Fundamentalmente, e como mostra também a questão iraniana, a Europa não tem determinação para se colocar do lado de fora do guarda-chuva norte-americano, como uma verdadeira “potência tranqüila”. Ela não teve a oportunidade de incitar a relançar, ou mesmo de reiventar, o regime de não-proliferação, que permanece desigual, em muitos aspectos, numa área que a via de acesso à bomba é simplesmente o desenvolvimento da indústria civil. Ao contrário, em vez de se engajar firmemente na via do desarmamento que o TNP determina aos “Estados dotados de armas nucleares”, as potências européias se inclinam para a não-proliferação de modo a garantir uma segurança que se resume à preservação de seu domínio tecnológico, militar e estratégico.
No entanto, em um mundo cada vez mais globalizado, a segurança de uns não se constrói contra a de outros. Afinal, só pode haver segurança coletiva, em que a definição dos riscos e das ameaças, assim como dos instrumentos para atenuá-los, satisfaçam o conjunto dos atores que interagem no cenário internacional — e não alguns Estados ricos, privilegiados e dotados de armas atômicas.

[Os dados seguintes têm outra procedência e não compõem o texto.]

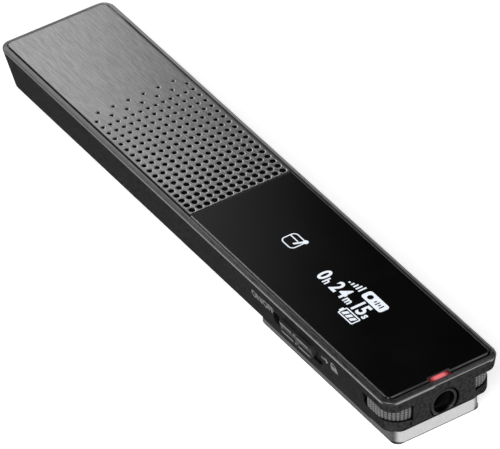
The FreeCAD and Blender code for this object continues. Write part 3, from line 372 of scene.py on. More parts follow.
# %% [markdown]
# ## The brushed plate
# The plate is aluminium brushed along its length, then tinted grey. Brushing
# leaves scratches a few hundredths of a millimetre wide and several millimetres
# long. Two layers of stretched noise make them: a fine layer for single marks
# and a broad layer for the streaks that the eye sees first. The metal among the
# holes is painted paler, a painted reflection. Punching leaves a small rounded lip
# round each hole; it is painted pale where it leans to the far end, a painted
# highlight. The insides of the holes are painted black, a painted shade.

# %% Plate finishes
MARK_ENDS = (0.75, 1.25)
PLATE_SIDE = 8.75


def brushed_finish():
    """Colour, roughness and bump follow the same lengthwise marks, the sum of two noises."""
    material, tree, shader = new_finish("brushed_plate", metallic=1.0)
    marks = maths(tree, "ADD", noise(tree, (13.0, 0.7, 4.0), roughness=0.6),
                  noise(tree, (4.0, 0.3, 2.0), roughness=0.6))
    # Painted reflection: the metal among the holes is paler.
    sheen_among_holes = by_place("Y", 22, 4, smooth=True)(tree)
    colour = blend_colours(tree, sheen_among_holes, tones(tree, marks, 143, 177, MARK_ENDS),
                           tones(tree, marks, 166, 200, MARK_ENDS))
    dress(tree, shader, colour, marks, (0.24, 0.30), MARK_ENDS)
    raise_grain(tree, shader, marks, 0.2, 0.006)
    return material


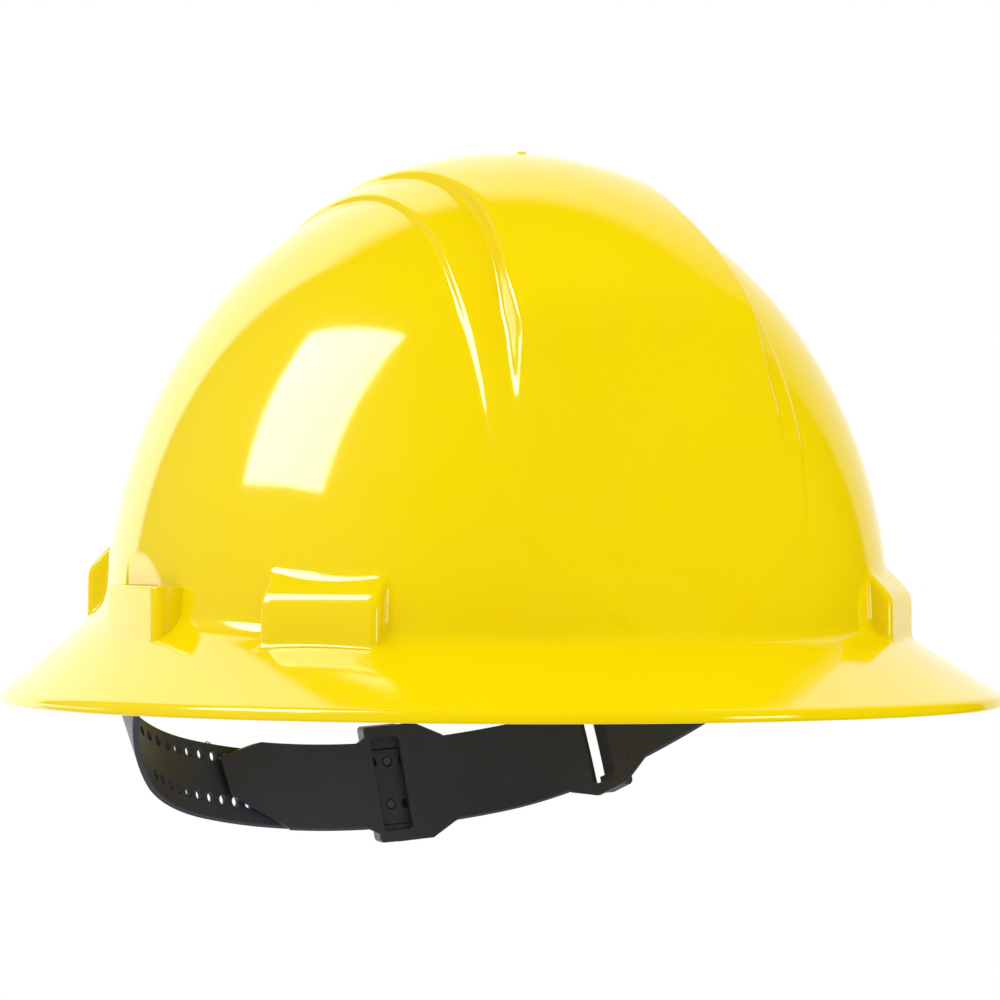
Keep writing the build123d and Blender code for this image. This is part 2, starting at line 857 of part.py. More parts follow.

(Trad.: Wanda Caldeira Brant)
1 – Le Monde, 21 de setembro de 2005.
2 – Reuters, 27 de julho de 2005.
3 – Para uma análise detalhada da proposta européia, ler, de Paul Ingram, “Preliminary analysis of E3/EU proposal to Iran”, Basic Notes, British-American Security Information Council, 11 de agosto de 2005.
4 – British Broadcasting Corporation (BBC), Londres, 28 de setembro de 2005.
5 – “Estratégia da UE contra a proliferação das armas de destruição maciça”, 15708/03, 12 e 13 de dezembro de 2003.
6 – “Uma Europa segura em um mundo melhor”, 15895/03, 8 de dezembro de 2003.